After I had a met down over the phone, the nurse then informed me that he had called the Chaplain and he would be there when I arrived back home. When I arrived home there was the Chaplain and the nurse’s aide. She informed me of the events just as the other nurse had stated to me over the phone. Two of my wonderful co-workers and precious 2-students tried to console me. My co-workers did not want me to drive back home alone, so one co-worker rode with me in the car, while the other one followed me so she could bring the other co-worker back to the school.
They both came in to the house with me to see my father and to make sure I would be okay. After they left all I could do was hug on my father and cry and cry in disbelief that he was gone . . . . . he was gone just like that . . . . . with no warning, no inclination that he would be leaving this world.
If my father had gone to see a doctor earlier I know the cancer could have been detected earlier and he could have been with us a few more years longer. Please take away from our experience to go get checked, go see a doctor when you have the first sign of any health issues . . . . . it could prolong your life, it could allow your loved ones to have you and to hold you and to love you a little more longer. Please embrace a Lifestyle of Health and Wellness. Be kind to yourself so that you will be able to help others and the loved ones of your life.

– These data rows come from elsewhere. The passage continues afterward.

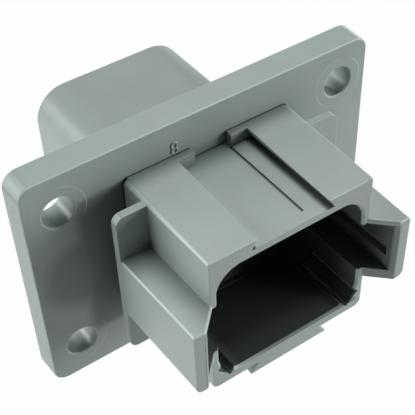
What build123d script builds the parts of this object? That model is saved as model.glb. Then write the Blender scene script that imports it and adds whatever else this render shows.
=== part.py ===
from build123d import *
import os
from math import radians, tan

os.makedirs("parts", exist_ok=True)

# Millimetres. X runs along the flange, -Y is the mating side, +Z is up.
# The origin is the centre of the four-hole pattern on the flange's front face.

# Mounting flange
flange_w = 62.1
flange_h = 41.7
flange_t = 4.7
flange_r = 2.5
flange_draft = 2.0
flange_edge = 0.3
hole_margin_x = 5.65
hole_margin_z = 6.75
hole_d = 5.33
hole_break = 0.2
figure_x = -5.9
figure_z = 16.15
figure_r = 0.48
figure_line = 0.26
figure_up = 0.15

# Shroud of the receptacle, measured on its front plane
body_len = 20.85
body_draft = 1.5
body_r_top = 0.45
body_r_bottom = 1.3
rim_r = 0.25
mouth_w = 26.2
mouth_h = 22.1
mouth_mid_z = 0.15
mouth_r = 4.1
mouth_draft = 0.7
mouth_lead = 0.4
side_wall = 1.4
top_wall = 3.15
bottom_wall = 2.05
floor_y = -5.5

# Dovetail slot in the top and rail under the bottom
slot_w = 12.7
slot_floor_w = 14.6
slot_deep = 1.6
stop_t = 1.4
stop_gap = 6.6
scribe_x = 3.1
scribe_w = 0.5
scribe_deep = 0.3
scribe_setback = 1.9
rail_root_w = 12.1
rail_tip_w = 14.7
rail_h = 1.65

# Key grooves in the two lower corners of the mouth
key_w = 3.3
key_inset_x = 0.6
key_inset_z = 0.45
key_len = 11.0
key_reach = 4.0

# Transverse collar plate
collar_out_x = 0.05
collar_out_top = 0.05
collar_out_bottom = 0.55
collar_r = 1.5
collar_gap = 5.1
collar_t = 1.3

# Latch boxes on both sides
box_out = 5.0
box_flare = 0.5
box_h = 12.35
box_mid_z = 0.025
box_ahead = 3.5
box_land = 1.9
box_r_low = 1.1
box_r_high = 0.4
channel_side_wall = 2.55
channel_top_wall = 0.9
channel_bottom_wall = 1.95
channel_behind = 1.0
channel_in = 0.9
groove_z = -0.6
groove_h = 2.0
groove_deep = 0.9
groove_land = 1.6

# Contact block, eight cavities in two rows of four
block_mid_z = 0.5
pitch_x = 6.0
pitch_z = 8.0
columns = 4
rows = 2
cavity_front_d = 3.0
cavity_d = 3.6
cavity_step = 3.5
tongue_side_wall = 1.0
tongue_slot_h = 2.4
tongue_slot_deep = 4.6

# Rear body of the receptacle, reaching back through the flange
tail_w = 28.5
tail_h = 21.6
tail_r = 5.8
tail_behind = 25.7
tail_fit = 0.3
tail_edge = 0.4
pocket_wall = 2.1
pocket_len = 11.0
seat_wall = 1.5
seat_len = 3.5

# Rear wire seal and its retainer
seal_gap = 0.3
seal_waist = 0.6
seal_rib = 1.2
seal_bore_d = 2.4
cap_t = 2.9
cap_fit = 0.2
cap_hole_d = 4.4
cap_hole_lead = 0.4
cap_edge = 0.3

# Values that follow from the sizes above
hole_dx = flange_w - 2 * hole_margin_x
hole_dz = flange_h - 2 * hole_margin_z
mouth_top = mouth_mid_z + mouth_h / 2
mouth_bottom = mouth_mid_z - mouth_h / 2
mouth_depth = body_len + floor_y
body_w = mouth_w + 2 * side_wall
body_top = mouth_top + top_wall
body_bottom = mouth_bottom - bottom_wall
body_mid_z = (body_top + body_bottom) / 2
body_flare = body_len * tan(radians(body_draft))
body_rear_w = body_w + 2 * body_flare
body_rear_h = body_top - body_bottom + 2 * body_flare
slot_floor_z = body_top - slot_deep
rail_tip_z = body_bottom - rail_h
key_in = key_reach / 2 / 2**0.5
key_x = mouth_w / 2 - key_inset_x - key_in
key_z = mouth_bottom + key_inset_z + key_in
box_half_front = body_w / 2 + box_out
box_half_rear = box_half_front + box_flare
box_front = body_len + box_ahead
box_top = box_mid_z + box_h / 2
box_bottom = box_mid_z - box_h / 2
collar_front = collar_gap + collar_t
collar_w = 2 * (box_half_rear + collar_out_x)
collar_top = body_top + collar_out_top
collar_bottom = body_bottom - collar_out_bottom
channel_half = box_half_front - channel_side_wall
channel_top = box_top - channel_top_wall
channel_bottom = box_bottom + channel_bottom_wall
channel_rear = collar_front + channel_behind
groove_front = box_front - groove_land
block_half = mouth_w / 2 - channel_in
tongue_slot_w = 2 * (block_half - tongue_side_wall)
tail_len = flange_t + tail_behind
seat_y = tail_len - seat_len
seat_w = tail_w - 2 * seat_wall
seat_h = tail_h - 2 * seat_wall
seat_r = tail_r - seat_wall
pocket_w = tail_w - 2 * pocket_wall
pocket_h = tail_h - 2 * pocket_wall
pocket_r = tail_r - pocket_wall
seal_front = tail_len - pocket_len + seal_gap
seal_len = pocket_len - seat_len - 2 * seal_gap
seal_w = pocket_w - 2 * seal_gap
seal_h = pocket_h - 2 * seal_gap
seal_r = pocket_r - seal_gap
over = 4.0

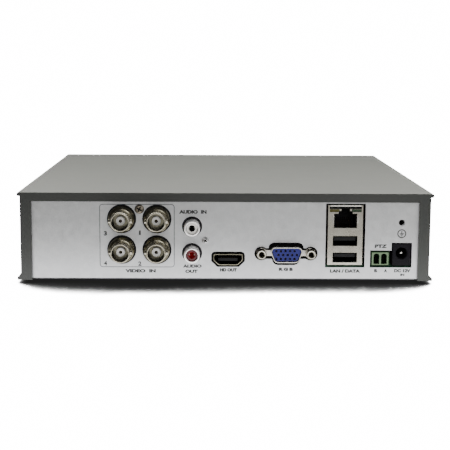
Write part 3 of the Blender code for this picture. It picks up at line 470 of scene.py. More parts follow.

"Life is so precious, embrace your greatness and be good to yourself and to one another!"
The Beginning of a New Chapter
You know . . . . . you think as you're going through this journey of life you are preparing yourself for the worst that is coming (the passing away of a loved one (which is your mother or father. . . a sister or brother. . . a son or daughter) . . . . . yet when you actually arrive to that moment and you are in the presence of experiencing the reality that it brings to your life . . . . . you find there is nothing that could have really prepared you for what you're going to experience. The floodgates are opened up and you are overcome by the waves of so many feelings and emotions. My heart feels like a huge wound has been afflicted upon it; and now I have to find my way on this new journey so that it may heal. One day at a time I have to look to God to guide me on this New Chapter of my life, to give me the strength to bear the feelings of loss and sadness and to replace it with HIS JOY AND PEACE THAT SURPASSES ALL UNDERSTANDING. I know my father is in a better place and he is free from all suffering and pain, yet I just wanted to have him a little more longer, so that I could love and bring joy to his life.
As I stated at the beginning of my story . . . . . You never know where the journey of life is going to take you. You never know HOW or WHEN or WHERE you are going to take that LAST breath, and then your journey of life translates over into ETERNITY! We all are going to have to face that day. . . . . When ever it arrives . . . . . Are you going to be ready for that day when it comes?
As I draw the curtains and bring the closing to my story . . . . . I pray that you will take each and every day to be drawn closer to God; to know Him more and more, building a closer relationship with Him; and that it will cause you to hug your family and friends tighter and more often with the actions . . .“I love you”; and to be more kind and compassionate towards others, reaching out to the community that surrounds you; leading with happiness and good will, and encourage others to live a life abundant and full of joy!
MY PRECIOUS DADDY!!! MAY HE REST IN PEACE AND NOW WILL BE ALWAYS LOOKING DOWN TO SMILE WHEN HE SEES HOW MUCH MY BROTHER AND I LOVE AND MISS HIM SO MUCH!!!